Set task - What do the lines from the top of the data through the line with "piece's material while" say? Quote them exactly and include both ends.

Given information -
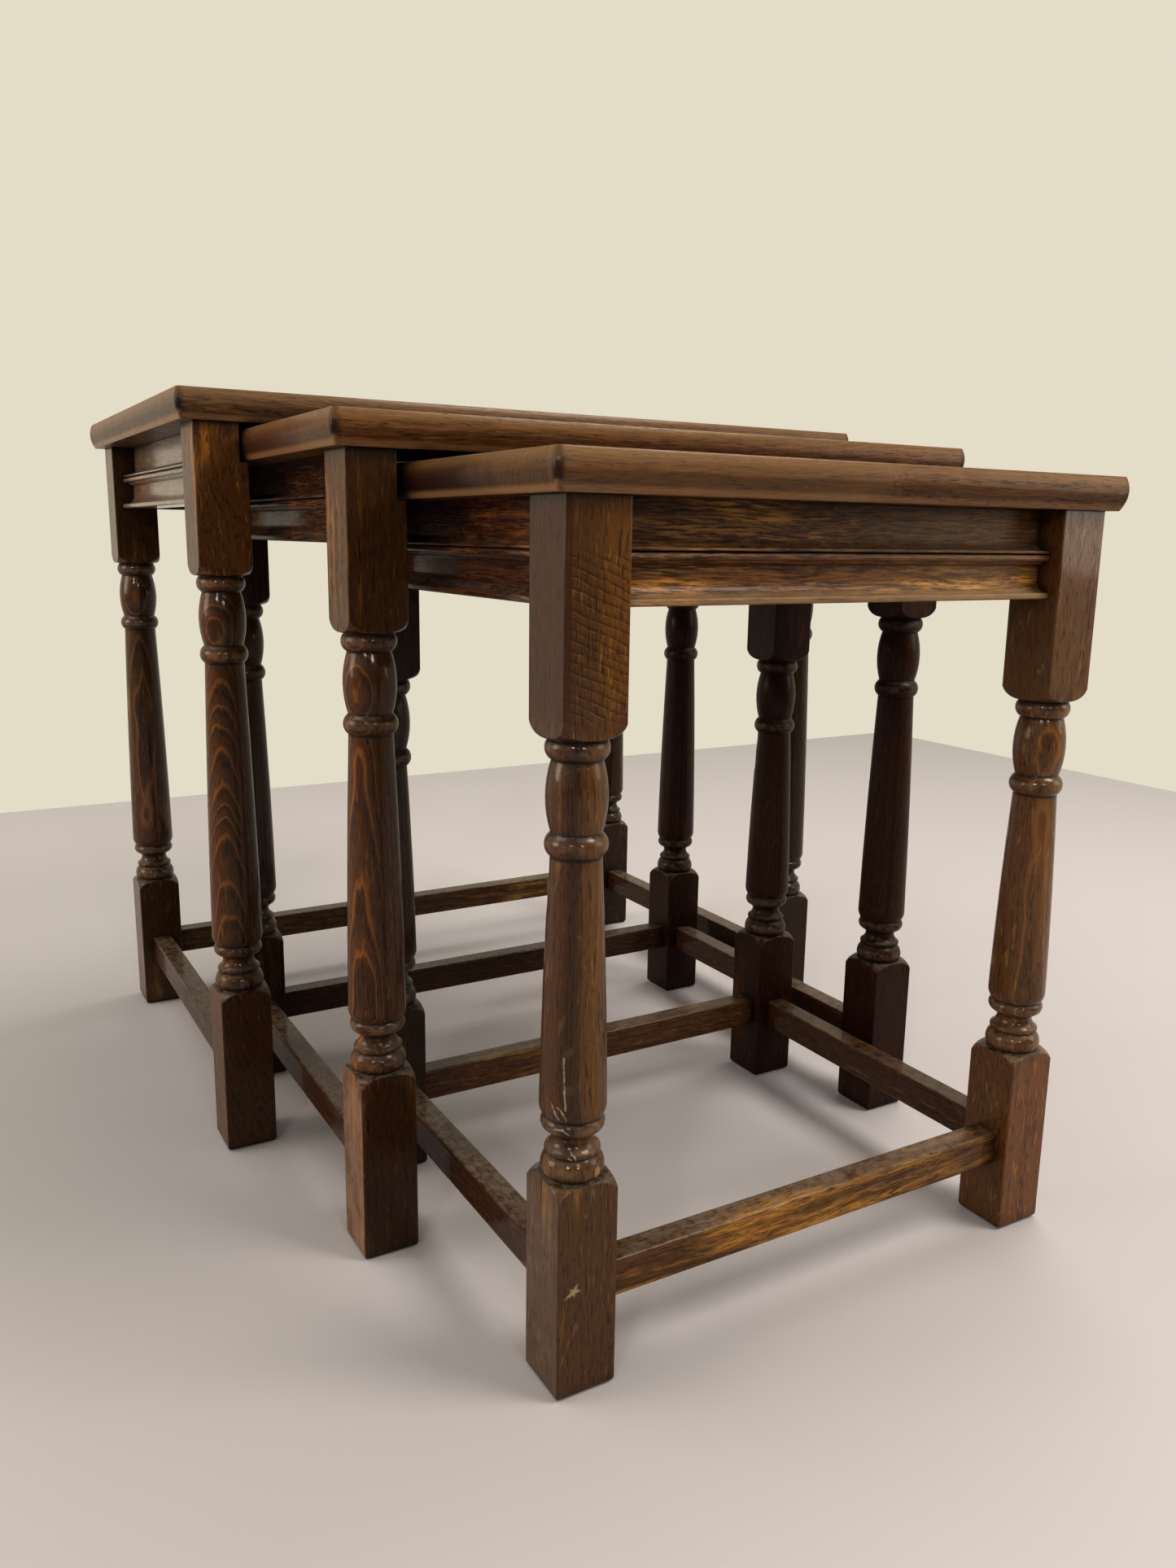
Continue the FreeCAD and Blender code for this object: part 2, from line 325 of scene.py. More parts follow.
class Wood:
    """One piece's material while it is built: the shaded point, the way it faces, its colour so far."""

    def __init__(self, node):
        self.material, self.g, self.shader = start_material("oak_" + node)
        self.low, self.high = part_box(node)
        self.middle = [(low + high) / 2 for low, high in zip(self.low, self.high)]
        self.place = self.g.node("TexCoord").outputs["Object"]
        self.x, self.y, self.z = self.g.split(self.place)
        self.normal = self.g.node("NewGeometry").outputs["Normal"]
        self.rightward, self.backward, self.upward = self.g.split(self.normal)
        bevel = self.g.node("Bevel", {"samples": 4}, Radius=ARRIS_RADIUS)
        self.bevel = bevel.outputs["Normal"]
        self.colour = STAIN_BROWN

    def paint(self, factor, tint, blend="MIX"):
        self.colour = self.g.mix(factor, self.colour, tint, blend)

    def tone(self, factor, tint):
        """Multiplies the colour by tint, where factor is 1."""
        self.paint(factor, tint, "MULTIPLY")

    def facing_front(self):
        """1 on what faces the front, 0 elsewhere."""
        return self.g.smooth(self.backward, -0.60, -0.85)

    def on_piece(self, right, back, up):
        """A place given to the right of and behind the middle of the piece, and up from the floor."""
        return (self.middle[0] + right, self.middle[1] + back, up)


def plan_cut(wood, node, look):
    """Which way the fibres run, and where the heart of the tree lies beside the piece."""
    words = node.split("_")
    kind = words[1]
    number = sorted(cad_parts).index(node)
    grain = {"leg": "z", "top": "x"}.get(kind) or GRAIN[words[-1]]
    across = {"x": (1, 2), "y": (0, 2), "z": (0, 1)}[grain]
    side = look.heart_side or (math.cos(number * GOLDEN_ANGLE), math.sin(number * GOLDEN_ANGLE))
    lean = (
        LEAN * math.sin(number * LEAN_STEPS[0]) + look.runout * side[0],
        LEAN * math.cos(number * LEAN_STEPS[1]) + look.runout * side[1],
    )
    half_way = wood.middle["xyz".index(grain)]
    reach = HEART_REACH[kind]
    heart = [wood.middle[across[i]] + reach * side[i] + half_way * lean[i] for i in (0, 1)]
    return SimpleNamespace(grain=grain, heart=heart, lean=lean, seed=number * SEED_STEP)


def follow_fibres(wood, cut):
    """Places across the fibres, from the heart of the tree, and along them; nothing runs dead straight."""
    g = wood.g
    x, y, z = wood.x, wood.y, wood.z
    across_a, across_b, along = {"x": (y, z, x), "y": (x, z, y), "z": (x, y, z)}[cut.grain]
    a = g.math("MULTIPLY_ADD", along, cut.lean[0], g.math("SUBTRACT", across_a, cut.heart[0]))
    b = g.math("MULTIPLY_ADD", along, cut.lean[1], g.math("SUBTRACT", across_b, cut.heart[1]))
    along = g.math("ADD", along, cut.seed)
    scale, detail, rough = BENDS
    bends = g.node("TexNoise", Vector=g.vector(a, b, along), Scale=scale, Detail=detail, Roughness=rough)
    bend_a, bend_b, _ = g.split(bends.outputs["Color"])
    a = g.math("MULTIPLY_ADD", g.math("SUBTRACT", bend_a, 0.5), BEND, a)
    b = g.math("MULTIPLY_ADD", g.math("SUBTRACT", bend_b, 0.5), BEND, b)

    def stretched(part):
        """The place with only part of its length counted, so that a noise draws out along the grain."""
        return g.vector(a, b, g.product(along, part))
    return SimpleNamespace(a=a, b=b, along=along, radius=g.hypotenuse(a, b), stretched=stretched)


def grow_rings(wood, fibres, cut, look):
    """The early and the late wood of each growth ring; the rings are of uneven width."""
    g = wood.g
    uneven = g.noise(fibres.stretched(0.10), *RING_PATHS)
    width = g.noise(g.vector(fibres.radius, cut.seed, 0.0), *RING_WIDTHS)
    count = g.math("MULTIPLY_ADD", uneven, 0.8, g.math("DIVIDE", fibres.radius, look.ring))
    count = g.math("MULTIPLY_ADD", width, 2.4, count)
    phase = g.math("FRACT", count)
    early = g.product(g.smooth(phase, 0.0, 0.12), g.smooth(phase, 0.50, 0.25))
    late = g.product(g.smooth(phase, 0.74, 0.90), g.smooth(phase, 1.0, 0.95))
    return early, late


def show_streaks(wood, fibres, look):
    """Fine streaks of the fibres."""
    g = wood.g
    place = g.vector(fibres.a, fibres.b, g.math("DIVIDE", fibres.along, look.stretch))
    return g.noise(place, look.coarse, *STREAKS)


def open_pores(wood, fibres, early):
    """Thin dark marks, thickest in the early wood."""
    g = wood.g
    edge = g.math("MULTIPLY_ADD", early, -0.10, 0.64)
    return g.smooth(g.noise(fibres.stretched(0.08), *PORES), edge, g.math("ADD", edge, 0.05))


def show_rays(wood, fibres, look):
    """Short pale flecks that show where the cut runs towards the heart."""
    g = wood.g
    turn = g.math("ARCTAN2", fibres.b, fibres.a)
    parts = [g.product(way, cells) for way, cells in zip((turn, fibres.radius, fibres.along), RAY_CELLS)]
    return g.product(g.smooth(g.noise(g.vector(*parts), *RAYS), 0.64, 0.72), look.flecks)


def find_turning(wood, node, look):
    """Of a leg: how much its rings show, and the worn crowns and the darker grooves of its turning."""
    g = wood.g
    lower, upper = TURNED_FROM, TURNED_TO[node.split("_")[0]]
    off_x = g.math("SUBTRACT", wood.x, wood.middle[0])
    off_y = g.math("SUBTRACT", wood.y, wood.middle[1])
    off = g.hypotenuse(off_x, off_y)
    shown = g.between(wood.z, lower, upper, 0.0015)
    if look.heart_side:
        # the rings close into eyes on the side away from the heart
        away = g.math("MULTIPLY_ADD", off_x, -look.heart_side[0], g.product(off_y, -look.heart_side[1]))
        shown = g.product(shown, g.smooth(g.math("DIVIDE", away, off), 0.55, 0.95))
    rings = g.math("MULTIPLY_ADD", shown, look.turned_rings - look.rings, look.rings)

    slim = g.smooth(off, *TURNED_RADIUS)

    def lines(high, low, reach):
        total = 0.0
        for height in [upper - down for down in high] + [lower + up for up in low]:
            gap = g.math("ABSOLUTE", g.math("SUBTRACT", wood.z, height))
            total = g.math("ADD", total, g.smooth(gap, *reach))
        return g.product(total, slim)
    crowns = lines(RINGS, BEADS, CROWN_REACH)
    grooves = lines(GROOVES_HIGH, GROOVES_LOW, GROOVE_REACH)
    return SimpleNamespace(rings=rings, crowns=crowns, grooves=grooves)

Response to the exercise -
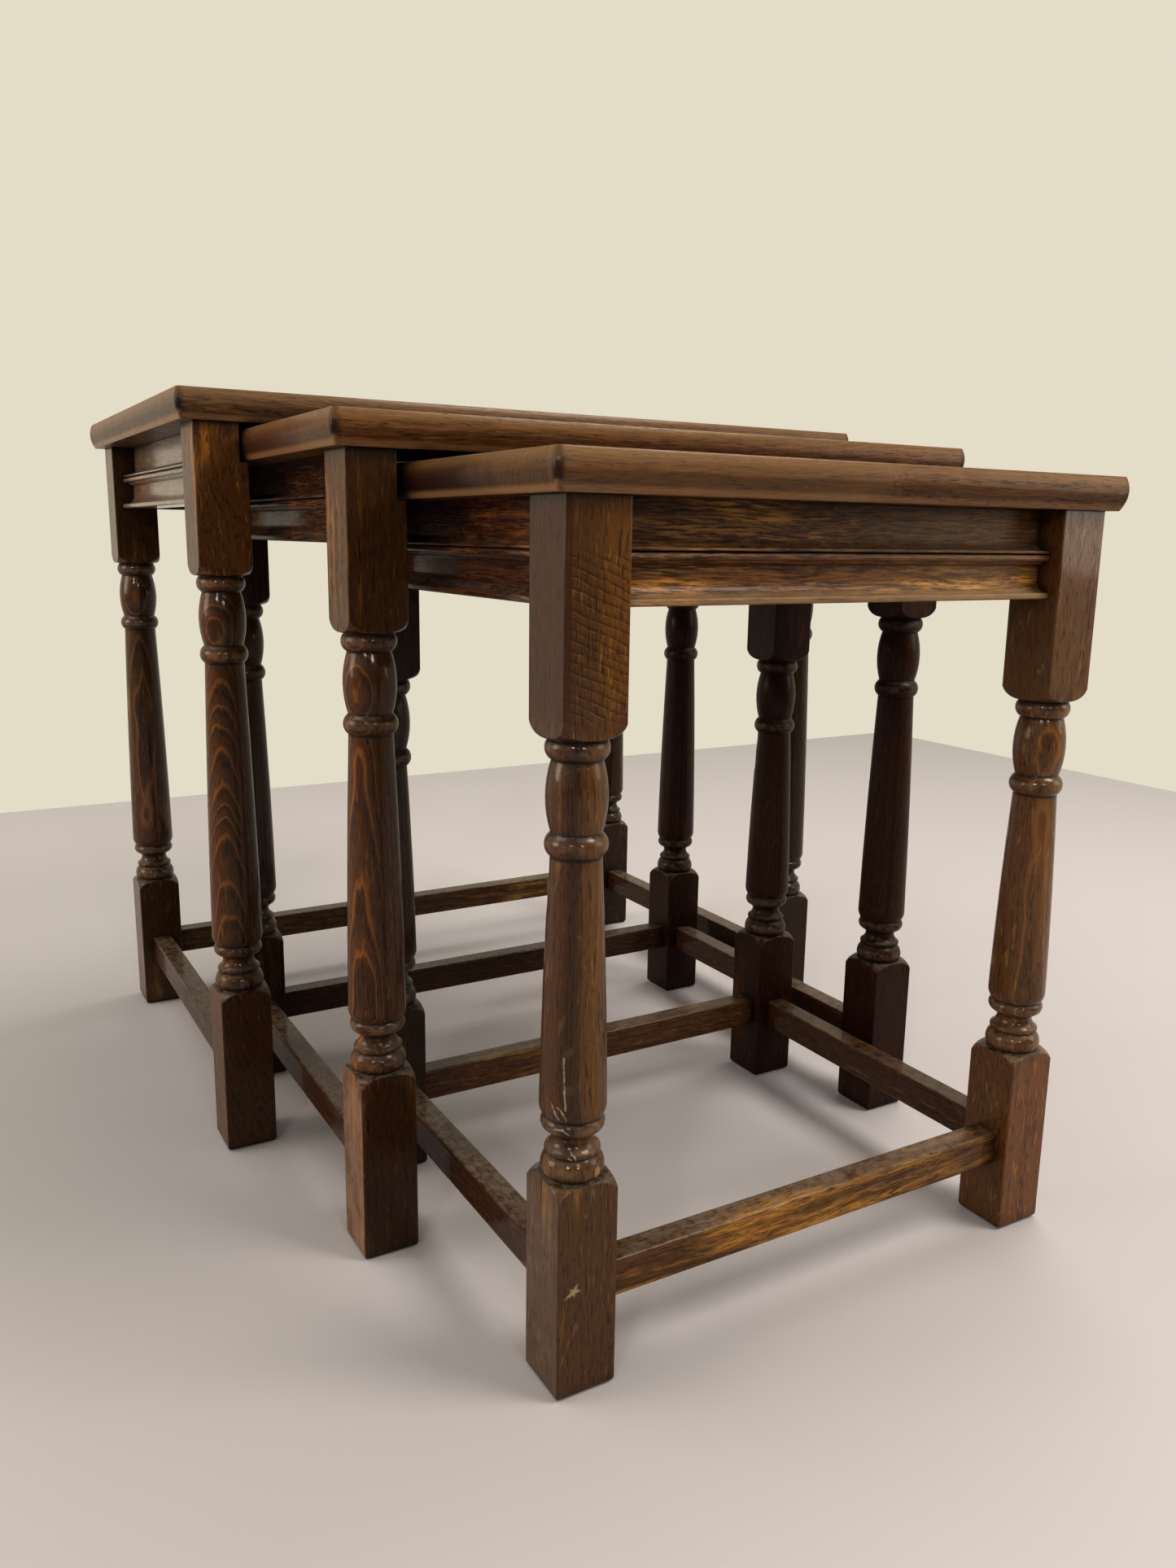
Continue the FreeCAD and Blender code for this object: part 2, from line 325 of scene.py. More parts follow.
class Wood:
    """One piece's material while it is built: the shaded point, the way it faces, its colour so far."""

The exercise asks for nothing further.